BEGIN AVAILABLE DATA

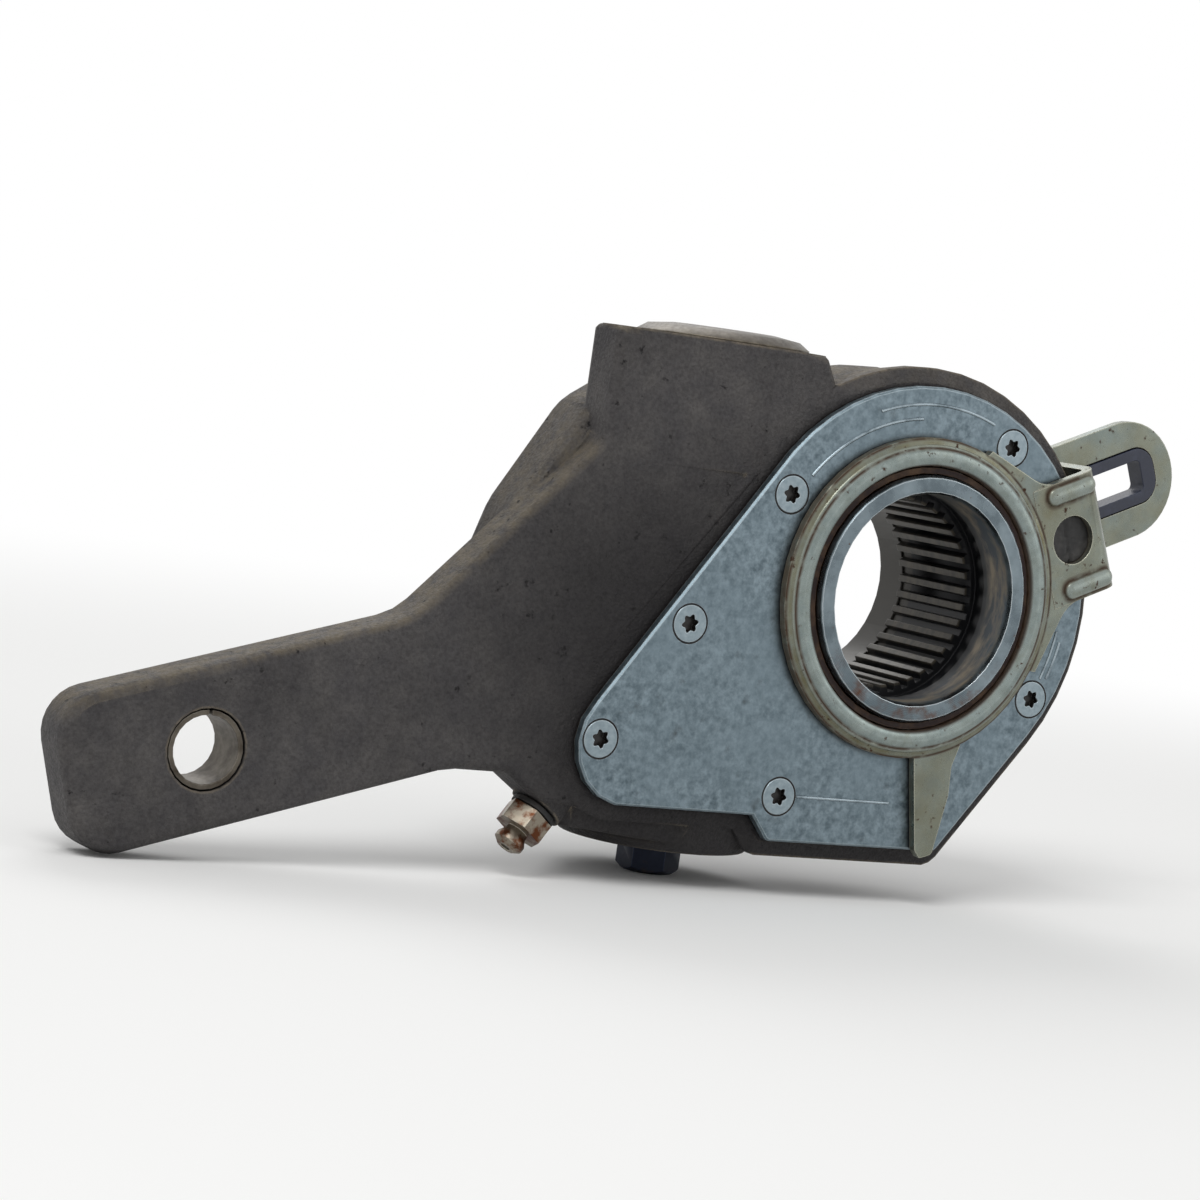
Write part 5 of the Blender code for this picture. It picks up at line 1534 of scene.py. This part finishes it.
@dataclass
class ControlArm:
    """The swinging arm with its ring, its slotted end and the disc behind the cover."""

    shop: Workshop
    direction: float = ARM_ANGLE
    face: float = -0.0213
    bead: tuple[Point, ...] = (
        (0.02668, 0.00000),
        (0.02676, 0.00062),
        (0.02700, 0.00088),
        (0.02760, 0.00101),
        (0.02850, 0.00108),
        (0.02930, 0.00104),
        (0.02975, 0.00090),
        (0.03000, 0.00064),
        (0.03016, 0.00052),
        (0.03040, 0.00060),
        (0.03068, 0.00056),
        (0.03090, 0.00034),
        (0.03100, 0.00000),
    )
    bead_facets: int = 160
    rib_start: float = 0.0361
    rib_end: float = 0.0446
    rib_across: float = 0.0100
    rib_half: float = 0.0019
    rib_rise: float = 0.00112
    rib_foot: float = 0.0005
    rib_levels: int = 7
    rib_closes: float = 6.4  # the level at which the dome would come to a ridge
    rib_facets: int = 12
    hole_away: float = 0.0387
    crust_radius: float = 0.00485
    crust_face: float = -0.0199
    crust_back: float = -0.0194
    crust_spokes: int = 40
    crust_steps: int = 9
    crust_sharp: float = 60.0
    lump_spread: float = 900.0
    lump_seed: float = 0.3
    lump_height: float = 0.00032
    crack_depth: float = 0.00035
    crack_at: float = -0.0007
    crack_half: float = 0.00025
    lining_edge_mm: float = 0.15

    def build(self) -> None:
        """Build the arm's pieces."""
        self.shop.smooth("control_arm", "stamped_arm")
        self.shop.smooth("slot_insert", "slot_lining", self.lining_edge_mm)
        self.shop.smooth("control_disc", "notched_disc")
        section = [(radius, self.face - rise) for radius, rise in self.bead]
        bead = lathe("ring_bead", section, Turning.HUB, Vector(), self.bead_facets)
        self.shop.settle(bead, "arm", "zinc_yellow")
        self.ribs()
        self.crust()

    def place(self, radial: float, across: float, along: float) -> Vector:
        """A point given along the arm's direction, across it and along the hub's axis."""
        cos, sin = math.cos(self.direction), math.sin(self.direction)
        return Vector((radial * cos - across * sin, along, radial * sin + across * cos))

    def ribs(self) -> None:
        """The two pressed ribs beside the arm's hole, as domes over long rounded feet."""
        shape = bmesh.new()
        for side in (-1, 1):
            across = side * self.rib_across
            rings = [self.rib_ring(across, self.rib_half, self.face + self.rib_foot)]
            for level in range(self.rib_levels):
                climb = math.pi / 2 * level / self.rib_closes
                half, rise = self.rib_half * math.cos(climb), self.rib_rise * math.sin(climb)
                rings.append(self.rib_ring(across, half, self.face - rise))
            stack(shape, rings)
        ribs = from_shape("pressed_ribs", shape)
        self.shop.settle(ribs, "arm", "zinc_yellow")

    def rib_ring(self, across: float, half: float, along: float) -> list[Vector]:
        """One level of a rib: two straight sides joined by half circles.

        Args:
            across: how far beside the arm's middle line the rib lies.
            half: half of its width at this level.
            along: the level's place along the hub's axis.

        Returns:
            The level's points.
        """
        points = []
        for end, first in ((self.rib_end, -90), (self.rib_start, 90)):
            for k in range(self.rib_facets + 1):
                angle = math.radians(first + 180 * k / self.rib_facets)
                out, aside = half * math.cos(angle), half * math.sin(angle)
                points.append(self.place(end + out, across + aside, along))
        return points

    def crust(self) -> None:
        """Caked grease that fills the arm's hole, with an uneven face."""
        rings = [self.crust_ring(1.0, at_back=True)]
        for step in range(self.crust_steps, 0, -1):
            rings.append(self.crust_ring(step / self.crust_steps))
        shape = bmesh.new()
        stack(shape, rings)
        crust = from_shape("hole_crust", shape, self.crust_sharp)
        self.shop.settle(crust, "arm", "rubber", CRUST_FINISH.material())

    def crust_ring(self, share: float, at_back: bool = False) -> list[Vector]:
        """One ring of the crust.

        Args:
            share: its radius, as a share of the crust's.
            at_back: whether it is the flat back's and not the uneven face's.

        Returns:
            The ring's points.
        """
        points = []
        for k in range(self.crust_spokes):
            angle = math.tau * k / self.crust_spokes
            radius = self.crust_radius * share
            across, up = radius * math.cos(angle), radius * math.sin(angle)
            along = self.crust_back if at_back else self.crust_face + self.sag(across, up)
            points.append(self.place(self.hole_away + across, up, along))
        return points

    def sag(self, across: float, up: float) -> float:
        """How far the crust's face lies behind its plane, with its lumps and its one crack.

        Args:
            across: the place beside the hole's middle, along the arm.
            up: the place beside it, across the arm.

        Returns:
            The depth.
        """
        spot = Vector((across, up, self.lump_seed)) * self.lump_spread
        crack = math.exp(-((across - self.crack_at) / self.crack_half) ** 2)
        return noise.noise(spot) * self.lump_height + crack * self.crack_depth


@dataclass
class Hub:
    """The splined worm wheel and its seals."""

    shop: Workshop

    def build(self) -> None:
        """Build the hub's pieces."""
        self.shop.smooth("worm_wheel", "splined_hub")
        self.shop.smooth("hub_seal_front", "front_lip_seal", material=SEAL_FINISH.material())
        self.shop.smooth("hub_seal_rear", "rear_o_ring", angle=ROUND_DEGREES)


@dataclass
class WormDrive:
    """The worm with its bearing, spring, cap and clutch."""

    shop: Workshop
    cap_sharp: float = 45.0
    needle_count: int = 24
    needle_facets: int = 14
    needle_sharp: float = 40.0
    needle_radius: float = 0.0010
    needle_length: float = 0.0038
    cage_thickness: float = 0.0013
    cage_mean: float = 0.00925
    cage_half: float = 0.0026
    cage_facets: int = 64
    edge_mm: float = 0.15

    def build(self) -> None:
        """Build the worm's pieces."""
        cap = CAP_FINISH.material()
        self.shop.smooth("end_cap", "domed_cap", material=cap, angle=self.cap_sharp)
        self.shop.smooth("worm_shaft", "worm_and_hexagon")
        self.shop.smooth("worm_spring", "load_spring", angle=ROUND_DEGREES)
        self.shop.smooth("spring_seat", "spring_cup", self.edge_mm)
        self.shop.smooth("clutch_wheel", "clutch_cone", self.edge_mm)
        self.shop.smooth("clutch_spring", "wrap_spring", angle=ROUND_DEGREES)
        self.shop.smooth("control_pinion", "slanted_pinion")
        self.shop.smooth("control_rack", "slanted_rack")
        self.shop.smooth("cap_o_ring", "cap_seal", angle=ROUND_DEGREES)
        self.shop.coat(["thrust_race_upper", "thrust_race_lower", "worm_bush", "worm_seal"])
        self.needles()

    def needles(self) -> None:
        """The thrust bearing's thin cage, and its needles set round it by Geometry Nodes."""
        low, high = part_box("thrust_cage")
        centre = (low + high) / 2
        half = self.cage_thickness / 2
        inner, outer = self.cage_mean - self.cage_half, self.cage_mean + self.cage_half
        section = [(inner, -half), (outer, -half), (outer, half), (inner, half)]
        cage = lathe("needle_cage", section, Turning.WORM, centre, self.cage_facets)
        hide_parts("thrust_cage")
        self.shop.settle(cage, "body", "bronze")
        steel = self.shop.materials["bright_steel"]
        needles = new_piece("thrust_needles", bpy.data.meshes.new("thrust_needles"))
        run_nodes(needles, self.needle_tree(), {
            "Count": self.needle_count,
            "Needle radius": self.needle_radius,
            "Needle length": self.needle_length,
            "Circle radius": self.cage_mean,
            "Centre": tuple(centre),
            "Finish": steel,
        })
        needles.data.shade_smooth()
        needles.data.set_sharp_from_angle(angle=math.radians(self.needle_sharp))
        self.shop.settle(needles, "body", "bright_steel", steel)

    def needle_tree(self) -> Tree:
        """Build the tree that sets needles round a circle.

        Returns:
            The tree.
        """
        tree, given = new_tree("needle_setting", {
            "Count": "Int", "Needle radius": "Float", "Needle length": "Float",
            "Circle radius": "Float", "Centre": "Vector", "Finish": "Material",
        })
        circle = {"Vertices": given["Count"], "Radius": given["Circle radius"]}
        ring = add_node(tree, "GeometryNodeMeshCircle", circle)
        spot = {"Vector": add_node(tree, "GeometryNodeInputPosition").outputs[0]}
        outward = add_node(tree, "FunctionNodeAlignRotationToVector", spot, axis="Z")
        needle = add_node(tree, "GeometryNodeMeshCylinder", {
            "Vertices": self.needle_facets, "Radius": given["Needle radius"],
            "Depth": given["Needle length"],
        })
        spread = add_node(tree, "GeometryNodeInstanceOnPoints", {
            "Points": ring.outputs["Mesh"], "Instance": needle.outputs["Mesh"],
            "Rotation": outward.outputs[0],
        })
        shift = {"Geometry": spread.outputs[0], "Translation": given["Centre"]}
        moved = add_node(tree, "GeometryNodeTransform", shift)
        close_tree(tree, moved.outputs[0], given["Finish"])
        return tree


@dataclass
class GreasePoint:
    """The grease fitting on the casting's lower corner."""

    shop: Workshop
    ball_sharp: float = 80.0

    def build(self) -> None:
        """Build the fitting's pieces."""
        self.shop.smooth("grease_fitting", "greasing_nipple", material=FITTING_FINISH.material())
        self.shop.smooth("grease_ball", "nipple_ball", angle=self.ball_sharp)
        self.shop.coat(["fitting_washer"])


def main() -> None:
    """Build the camera, the studio and every sub-assembly in order."""
    logging.basicConfig(level=logging.INFO, format="%(message)s")
    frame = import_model()
    cad_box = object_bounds()
    PhotoCamera().build()
    Studio().build(cad_box[0][2])
    shop = Workshop(frame)
    for assembly in (Casting, Cover, ControlArm, Hub, WormDrive, GreasePoint):
        assembly(shop).build()
        log.info("finished %s", assembly.__name__)


if __name__ == "__main__":
    main()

END AVAILABLE DATA

REQUEST
Please write out the material word for word from its first line through the line holding "swinging arm with", including both, and no line past it.

TASK SOLUTION
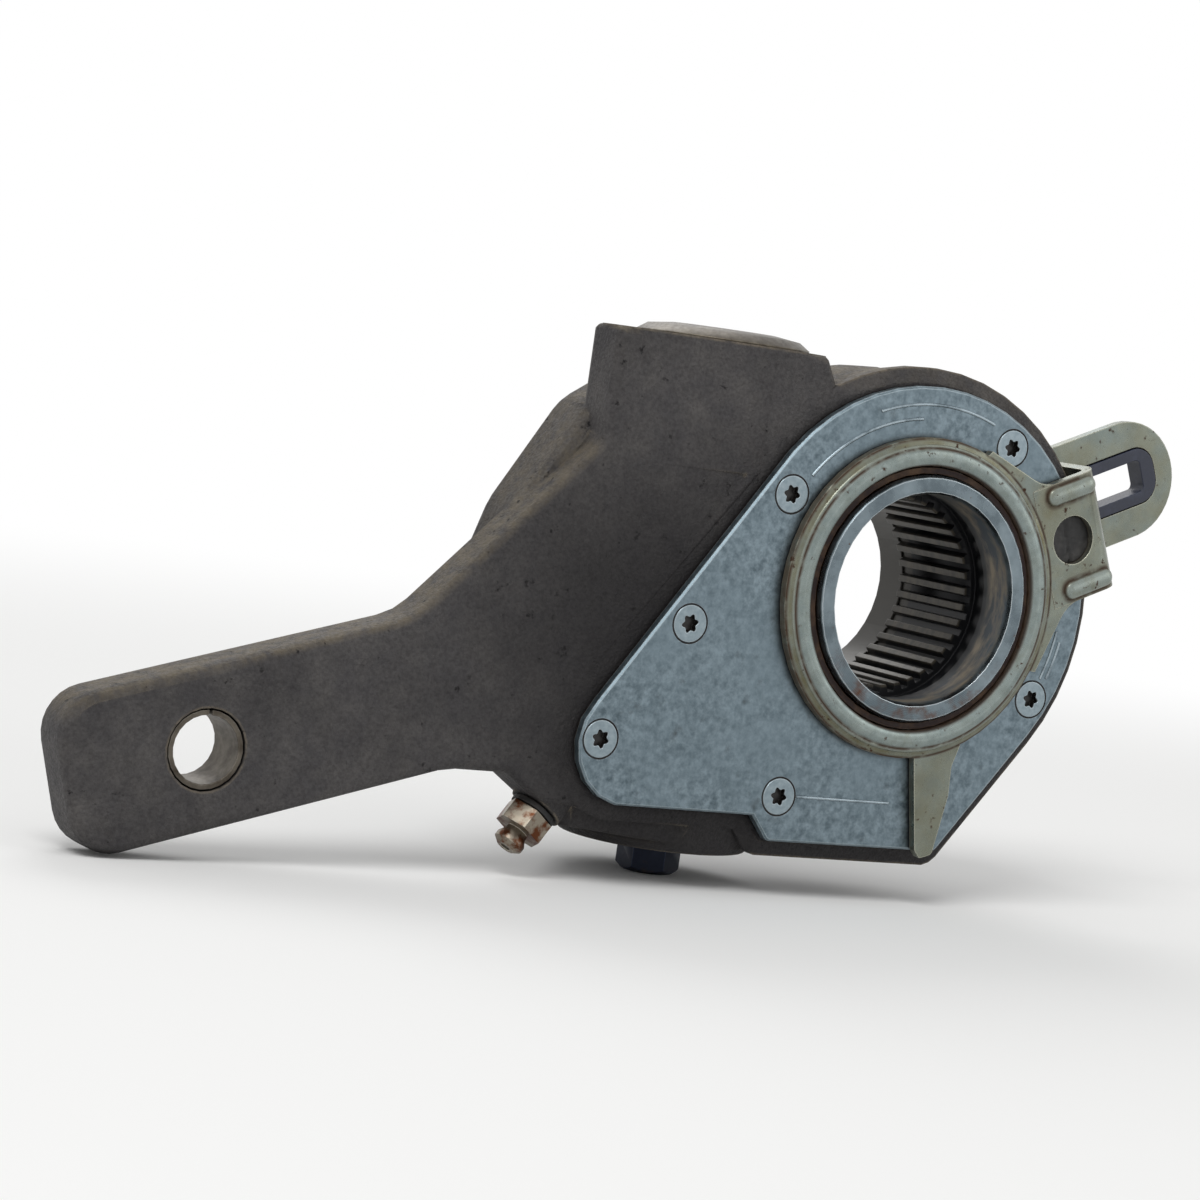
Write part 5 of the Blender code for this picture. It picks up at line 1534 of scene.py. This part finishes it.
@dataclass
class ControlArm:
    """The swinging arm with its ring, its slotted end and the disc behind the cover."""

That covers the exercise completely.